EXCERPTED RECORDS.

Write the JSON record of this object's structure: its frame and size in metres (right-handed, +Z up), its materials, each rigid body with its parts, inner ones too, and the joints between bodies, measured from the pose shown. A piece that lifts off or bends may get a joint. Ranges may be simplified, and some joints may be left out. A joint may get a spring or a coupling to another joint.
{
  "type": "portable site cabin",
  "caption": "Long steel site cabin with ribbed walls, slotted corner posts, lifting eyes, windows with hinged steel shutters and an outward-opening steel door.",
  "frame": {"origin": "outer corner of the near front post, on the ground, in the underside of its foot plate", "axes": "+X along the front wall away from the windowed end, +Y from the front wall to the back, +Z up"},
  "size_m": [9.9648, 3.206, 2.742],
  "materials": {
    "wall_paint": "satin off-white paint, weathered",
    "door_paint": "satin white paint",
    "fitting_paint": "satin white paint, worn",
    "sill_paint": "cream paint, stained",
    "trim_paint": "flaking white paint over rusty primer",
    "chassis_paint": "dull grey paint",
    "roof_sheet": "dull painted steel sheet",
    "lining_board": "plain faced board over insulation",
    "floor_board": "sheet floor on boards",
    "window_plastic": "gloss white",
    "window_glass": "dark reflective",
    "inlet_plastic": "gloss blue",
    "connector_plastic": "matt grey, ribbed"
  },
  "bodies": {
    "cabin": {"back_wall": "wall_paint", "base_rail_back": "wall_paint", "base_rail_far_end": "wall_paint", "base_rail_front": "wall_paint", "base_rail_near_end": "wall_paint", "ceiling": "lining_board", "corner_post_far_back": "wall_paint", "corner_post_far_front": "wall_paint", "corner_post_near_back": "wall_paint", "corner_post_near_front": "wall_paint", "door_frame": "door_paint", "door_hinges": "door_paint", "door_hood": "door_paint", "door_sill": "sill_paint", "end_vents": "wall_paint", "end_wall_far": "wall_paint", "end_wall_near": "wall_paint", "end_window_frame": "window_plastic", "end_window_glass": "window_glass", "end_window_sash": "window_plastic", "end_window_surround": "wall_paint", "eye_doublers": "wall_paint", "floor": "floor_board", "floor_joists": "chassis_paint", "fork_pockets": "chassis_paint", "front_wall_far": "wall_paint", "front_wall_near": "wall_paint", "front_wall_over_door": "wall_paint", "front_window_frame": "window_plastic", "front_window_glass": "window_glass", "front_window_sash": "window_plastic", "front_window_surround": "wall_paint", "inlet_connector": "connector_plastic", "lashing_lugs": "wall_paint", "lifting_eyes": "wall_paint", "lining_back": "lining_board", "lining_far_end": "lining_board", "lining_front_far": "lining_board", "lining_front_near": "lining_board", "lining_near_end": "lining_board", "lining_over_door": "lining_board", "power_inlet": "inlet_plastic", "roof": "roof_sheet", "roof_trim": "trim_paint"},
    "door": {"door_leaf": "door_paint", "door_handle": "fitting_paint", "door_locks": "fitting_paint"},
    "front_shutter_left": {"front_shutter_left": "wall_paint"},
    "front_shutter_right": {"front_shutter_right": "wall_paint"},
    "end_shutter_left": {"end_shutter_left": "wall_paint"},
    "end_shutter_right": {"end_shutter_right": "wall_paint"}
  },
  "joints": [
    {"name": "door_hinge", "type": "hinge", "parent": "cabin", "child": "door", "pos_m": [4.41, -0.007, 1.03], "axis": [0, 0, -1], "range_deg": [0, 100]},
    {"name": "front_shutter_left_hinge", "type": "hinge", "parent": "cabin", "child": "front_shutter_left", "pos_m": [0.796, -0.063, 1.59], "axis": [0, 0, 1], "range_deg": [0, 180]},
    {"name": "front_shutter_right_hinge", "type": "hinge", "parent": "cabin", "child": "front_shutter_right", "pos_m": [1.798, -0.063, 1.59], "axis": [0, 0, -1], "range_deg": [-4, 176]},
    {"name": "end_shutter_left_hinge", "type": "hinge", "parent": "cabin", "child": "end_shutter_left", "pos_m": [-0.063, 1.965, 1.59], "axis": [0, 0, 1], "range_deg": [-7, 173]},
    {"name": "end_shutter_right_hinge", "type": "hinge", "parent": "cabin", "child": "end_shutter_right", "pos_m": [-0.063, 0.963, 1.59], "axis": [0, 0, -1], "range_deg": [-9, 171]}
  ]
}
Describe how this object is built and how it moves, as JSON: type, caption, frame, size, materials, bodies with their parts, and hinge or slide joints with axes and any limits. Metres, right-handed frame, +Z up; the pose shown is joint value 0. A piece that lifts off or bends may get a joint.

EXERCISE DIRECTIONS. Provide all the records again, word for word.

EXERCISE RESPONSE.
Write the JSON record of this object's structure: its frame and size in metres (right-handed, +Z up), its materials, each rigid body with its parts, inner ones too, and the joints between bodies, measured from the pose shown. A piece that lifts off or bends may get a joint. Ranges may be simplified, and some joints may be left out. A joint may get a spring or a coupling to another joint.
{
  "type": "portable site cabin",
  "caption": "Long steel site cabin with ribbed walls, slotted corner posts, lifting eyes, windows with hinged steel shutters and an outward-opening steel door.",
  "frame": {"origin": "outer corner of the near front post, on the ground, in the underside of its foot plate", "axes": "+X along the front wall away from the windowed end, +Y from the front wall to the back, +Z up"},
  "size_m": [9.9648, 3.206, 2.742],
  "materials": {
    "wall_paint": "satin off-white paint, weathered",
    "door_paint": "satin white paint",
    "fitting_paint": "satin white paint, worn",
    "sill_paint": "cream paint, stained",
    "trim_paint": "flaking white paint over rusty primer",
    "chassis_paint": "dull grey paint",
    "roof_sheet": "dull painted steel sheet",
    "lining_board": "plain faced board over insulation",
    "floor_board": "sheet floor on boards",
    "window_plastic": "gloss white",
    "window_glass": "dark reflective",
    "inlet_plastic": "gloss blue",
    "connector_plastic": "matt grey, ribbed"
  },
  "bodies": {
    "cabin": {"back_wall": "wall_paint", "base_rail_back": "wall_paint", "base_rail_far_end": "wall_paint", "base_rail_front": "wall_paint", "base_rail_near_end": "wall_paint", "ceiling": "lining_board", "corner_post_far_back": "wall_paint", "corner_post_far_front": "wall_paint", "corner_post_near_back": "wall_paint", "corner_post_near_front": "wall_paint", "door_frame": "door_paint", "door_hinges": "door_paint", "door_hood": "door_paint", "door_sill": "sill_paint", "end_vents": "wall_paint", "end_wall_far": "wall_paint", "end_wall_near": "wall_paint", "end_window_frame": "window_plastic", "end_window_glass": "window_glass", "end_window_sash": "window_plastic", "end_window_surround": "wall_paint", "eye_doublers": "wall_paint", "floor": "floor_board", "floor_joists": "chassis_paint", "fork_pockets": "chassis_paint", "front_wall_far": "wall_paint", "front_wall_near": "wall_paint", "front_wall_over_door": "wall_paint", "front_window_frame": "window_plastic", "front_window_glass": "window_glass", "front_window_sash": "window_plastic", "front_window_surround": "wall_paint", "inlet_connector": "connector_plastic", "lashing_lugs": "wall_paint", "lifting_eyes": "wall_paint", "lining_back": "lining_board", "lining_far_end": "lining_board", "lining_front_far": "lining_board", "lining_front_near": "lining_board", "lining_near_end": "lining_board", "lining_over_door": "lining_board", "power_inlet": "inlet_plastic", "roof": "roof_sheet", "roof_trim": "trim_paint"},
    "door": {"door_leaf": "door_paint", "door_handle": "fitting_paint", "door_locks": "fitting_paint"},
    "front_shutter_left": {"front_shutter_left": "wall_paint"},
    "front_shutter_right": {"front_shutter_right": "wall_paint"},
    "end_shutter_left": {"end_shutter_left": "wall_paint"},
    "end_shutter_right": {"end_shutter_right": "wall_paint"}
  },
  "joints": [
    {"name": "door_hinge", "type": "hinge", "parent": "cabin", "child": "door", "pos_m": [4.41, -0.007, 1.03], "axis": [0, 0, -1], "range_deg": [0, 100]},
    {"name": "front_shutter_left_hinge", "type": "hinge", "parent": "cabin", "child": "front_shutter_left", "pos_m": [0.796, -0.063, 1.59], "axis": [0, 0, 1], "range_deg": [0, 180]},
    {"name": "front_shutter_right_hinge", "type": "hinge", "parent": "cabin", "child": "front_shutter_right", "pos_m": [1.798, -0.063, 1.59], "axis": [0, 0, -1], "range_deg": [-4, 176]},
    {"name": "end_shutter_left_hinge", "type": "hinge", "parent": "cabin", "child": "end_shutter_left", "pos_m": [-0.063, 1.965, 1.59], "axis": [0, 0, 1], "range_deg": [-7, 173]},
    {"name": "end_shutter_right_hinge", "type": "hinge", "parent": "cabin", "child": "end_shutter_right", "pos_m": [-0.063, 0.963, 1.59], "axis": [0, 0, -1], "range_deg": [-9, 171]}
  ]
}
Describe how this object is built and how it moves, as JSON: type, caption, frame, size, materials, bodies with their parts, and hinge or slide joints with axes and any limits. Metres, right-handed frame, +Z up; the pose shown is joint value 0. A piece that lifts off or bends may get a joint.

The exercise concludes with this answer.